The returns of George E. Chase and Jan P. Chase for both 1965 and 1966 show participation in real estate enterprises and several sales of real property in joint ventures. Almost all of the income reported on their returns is from some form of real estate activity.
In fact all of the individual petitioners in this case were in some form of real estate business. Whether the sale of the Montgomery property had it been owned by these petitioners in a joint venture would have been in the ordinary course of those businesses or any one of them is not shown by this record and there is no reason, considering the issues presented for decision here, why any such showing should have been made.
While in my view no issue with respect to section 1.1375-1(d) of the regulations is in this case and I would make no reference to that section, I feel compelled to note that were it involved and the burden of proof with respect to its lack of applicability on petitioners, I would hold on the basis of this record that petitioners had completely failed to carry that burden.

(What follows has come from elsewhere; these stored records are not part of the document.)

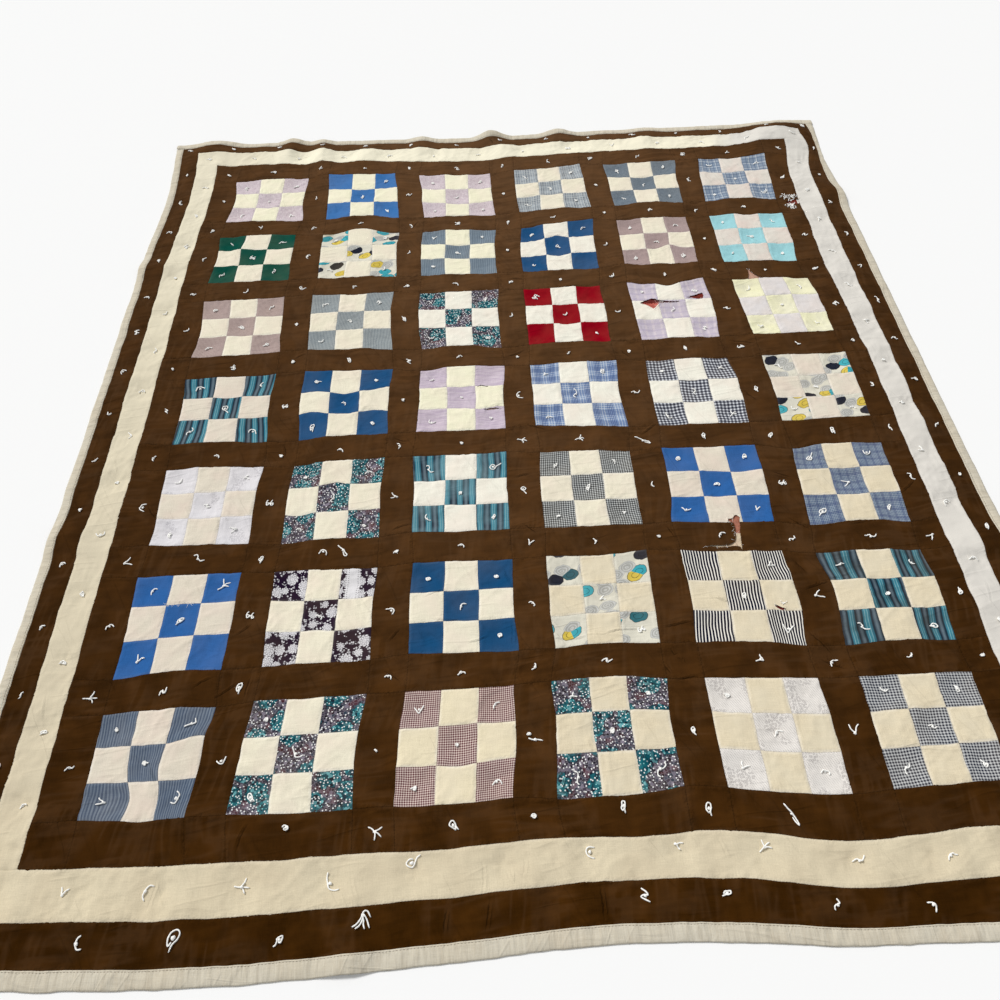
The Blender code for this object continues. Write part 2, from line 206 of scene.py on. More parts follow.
def softNoise(a, b, seed):
    # smooth random waves about one unit long, from -1 to 1
    tile = 64
    heights = np.random.default_rng(seed).uniform(-1, 1, (tile, tile))
    i, j = np.floor(a).astype(int), np.floor(b).astype(int)
    s, t = a - i, b - j
    s, t = s * s * (3 - 2 * s), t * t * (3 - 2 * t)
    i, j, k, m = i % tile, j % tile, (i + 1) % tile, (j + 1) % tile
    low = heights[i, j] * (1 - s) + heights[k, j] * s
    high = heights[i, m] * (1 - s) + heights[k, m] * s
    return low * (1 - t) + high * t


def smooth(t):
    t = np.clip(t, 0, 1)
    return t * t * (3 - 2 * t)


def pulled(u, v):
    # a sewn point's place on the floor
    x, y = u.copy(), v.copy()
    for atU, atV, reach, right, away in pulls:
        weight = np.exp(-((u - atU) ** 2 + (v - atV) ** 2) / reach**2)
        x += weight * right
        y += weight * away
    low, high = (u.min(), v.min()), (u.max(), v.max())
    for atU, atV, reach, right, away in tugs:
        far = 2.6 * reach
        if low[0] - far < atU < high[0] + far and low[1] - far < atV < high[1] + far:
            weight = np.exp(-((u - atU) ** 2 + (v - atV) ** 2) / reach**2)
            x += weight * right
            y += weight * away
    for way, seed in ((x, 11), (y, 13)):
        stray = softNoise(u / 0.050, v / 0.050, seed) + 0.4 * softNoise(u / 0.017, v / 0.017, seed + 1)
        way += crumple["wander"] * stray
    return x - quilt["centre"][0], y - quilt["centre"][1]


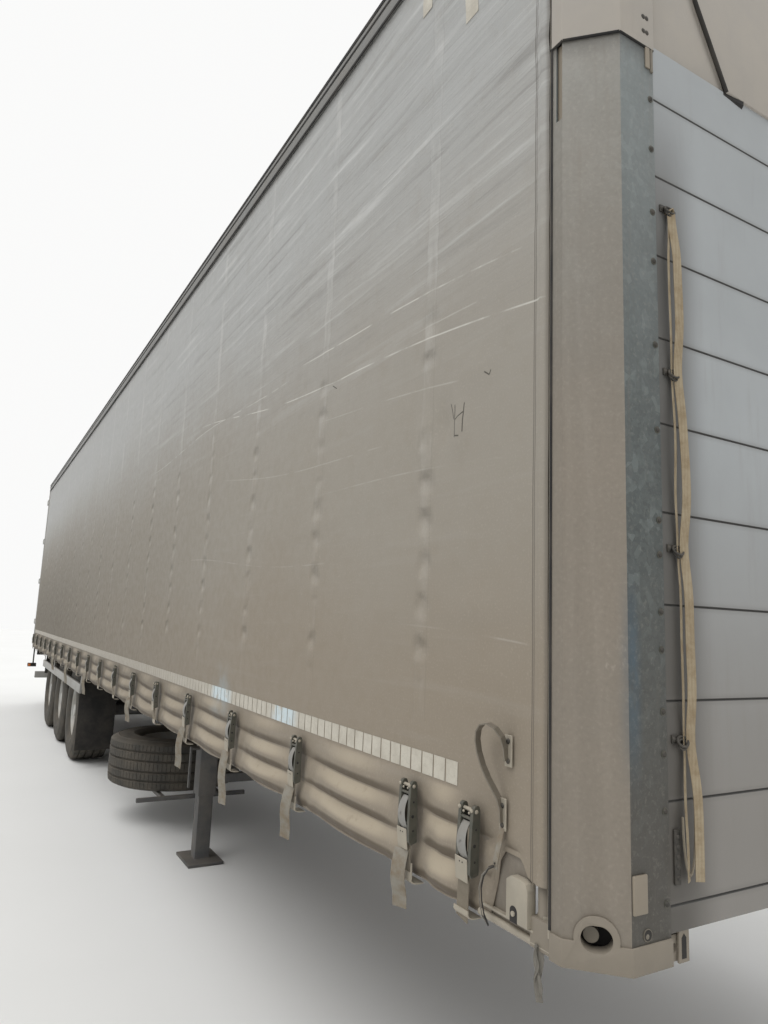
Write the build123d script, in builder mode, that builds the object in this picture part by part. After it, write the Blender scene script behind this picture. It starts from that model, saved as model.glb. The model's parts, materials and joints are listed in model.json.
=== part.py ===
from build123d import *

import os
from math import atan, cos, degrees, hypot, pi

# Curtain-sided semi trailer with three axles, parked on its landing legs.
# Millimetres. +X points to the front wall, +Y to the left, +Z up. The origin is
# on the ground under the middle of the body.

# Body
body_length = 13600
body_width = 2550
rail_top = 3960
rail_height = 110
rail_inset = 60
rail_wall = 8
rail_gap = 2
track_width = 30
track_depth = 30
track_roof = 50
floor_top = 1250
floor_thick = 28
floor_inset = 58
rave_inset = 21
rave_drop = 265
rave_wall = 6
rave_lip_width = 20
rave_lip_height = 18
rave_setback = 200
wall_thick = 28
door_thick = 40
door_gap = 9
door_clearance = 6
frame_depth = 114
running_gap = 0.3

# Frame under the floor
beam_setback = 100
beam_depth = 440
neck_depth = 82
rear_depth = 360
flange_width = 140
flange_thick = 12
web_thick = 6
neck_length = 2850
neck_taper = 600
rear_step = 6780
crossmember_depth = 100
crossmember_tip = 60
crossmember_thick = 6
crossmember_first = 300
crossmember_last = 300
neck_pitch = 660
rear_members = 13

# Coupling
king_pin_setback = 1620
coupling_thick = 10
coupling_width = 1200
coupling_reach = 930
coupling_corner = 250
king_pin_collar = 73
king_pin_neck = 50.8
king_pin_lip = 71.3
king_pin_lengths = (35, 35, 14)
channel_width = 240
channel_height = 60

# Running gear
first_axle = 8010
axle_pitch = 1310
axle_count = 3
track = 2040
tyre_diameter = 1072
tyre_width = 385
tyre_shoulder = (45, 38)
rim_diameter = 571.5
rim_width = 300
rim_lip = 22
dish_depth = 70
dish_taper = 26
hub_reach = 172
hub_diameter = 190
spare_bore = 280
wheel_sides = 36
vessel_sides = 24
tube_sides = 12
axle_size = 120
axle_clear = 10
spindle_diameter = 80
spindle_reach = 90
spring_gap = 177.5
arm_pivot = 500
arm_tail = 470
arm_width = 80
arm_thick = 56
arm_low = 570
arm_seat = 600
arm_eye = 640
arm_nose = 75
hanger_low = 560
hanger_half = (50, 110)
bag_offset = 360
bag_diameter = 280
bag_clear = 10
shock_diameter = 60
shock_gap = 35
chamber_diameter = 150
chamber_length = 180
chamber_inset = 160
tank_diameter = 246
tank_drop = 30
tank_inset = 130
tank_members = (2, 3)
tank_strap_inset = 135
tank_strap_width = 45

# Mudguards, side strips and flaps
guard_wall = 4
guard_rise = 28
guard_reach = 104
guard_low = 700
guard_knee = 880
guard_slope = 260
guard_side = 17.5
guard_lap = 7.5
strip_low = 800
strip_high = 895
strip_thick = 24
strip_front = 160
strip_back = 120
stay_width = 40
stay_thick = 8
flap_low = 200
flap_thick = 8
flap_setback = 20
flap_inset = 22.5

# Landing legs
leg_setback = 2450
leg_size = 120
leg_inner = 100
leg_split = 430
leg_gap = 20
leg_top = 1100
leg_plate = 260
foot_size = (320, 240, 20)
brace_size = 60
brace_level = 500
brace_run = (460, 520)
shaft_height = 740
shaft_diameter = 30
crank_diameter = 24
crank_reach = 50
crank_drop = 260
crank_thick = 12

# Corner posts, seen from above, with their castings and caps
post_side = 132
post_chamfer = 97
post_face = 117
post_wall = 5
cap_lap = 5
cap_height = 892
cap_overlap = 30
casting_low = 985
casting_height = 52
casting_wall = 40
boss_size = (90, 86)
eye_size = (62, 50)
eye_rise = 60
post_hole = (42, 1054, 7)
post_slot = (12, 20, 2860)
lug_width = 40
lug_thick = 15
lug_setback = 15
lug_hole = 18

# Front wall
plank_setback = 7
plank_pitch = 204.8
plank_drop = 206
plank_first = 51.8
groove = 3
header_height = 875
header_setback = 15
cover_insets = (291, 171, 61)
cover_knee = 216
sill_height = 182
sill_thick = 65
ring_first = 1426
ring_count = 4
ring_side = 36
ring_bar = (42, 16, 4)
ring_size = (30, 34)
ring_wire = 5
lashing_width = 30
lashing_thick = 2.5
lashing_ends = (1140, 2640)

# Curtain
curtain_wall = 4
curtain_front = 150
curtain_inset = 12
curtain_tuck = 40
curtain_gap = 2
curtain_low = 990
skirt_top = 1270
skirt_rolls = 3
skirt_bulge = 10
corner_cut = ((-1, 1112), (55, 1112), (65, 1148), (140, 1148), (195, 989))
pole_setback = 176
pole_diameter = 32
pole_foot = 60
pole_foot_width = 44
keeper_size = (44, 20, 88)
keeper_setback = 220
keeper_low = 1020
keeper_eye = (20, 60)

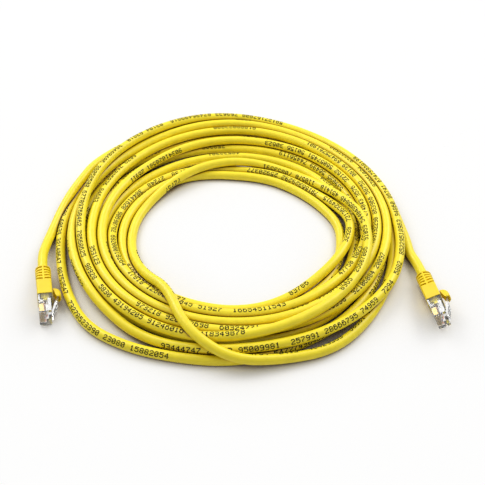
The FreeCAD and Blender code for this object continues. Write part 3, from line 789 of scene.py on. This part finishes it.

It may be that in effect the holding of the majority is to treat Hectare as if it were a joint venture of its stockholders and conclude that since respondent has not shown that the joint venturers were engaged in the trade or business of dealing in real property, their joint venture is not a trade or business within the meaning of section 1221(1).3 In my view this amounts to overlooking the corporate entity of Hectare even though neither party contends that it was not a viable corporation for Federal income tax purposes and placing the burden of proof on respondent and not petitioner on an issue not raised by either party.
However, I again state that my conclusion is that Hectare was carrying on the business of selling the Montgomery property and that property was sold in the ordinary course of that business. Tomlinson v. Miles, supra. Therefore, I would consider the receipts by Hectare less its proper deductions including its business expenses to be ordinary income taxable as such to its shareholders since Hectare properly elected under section 1372 not to be taxed as a corporation.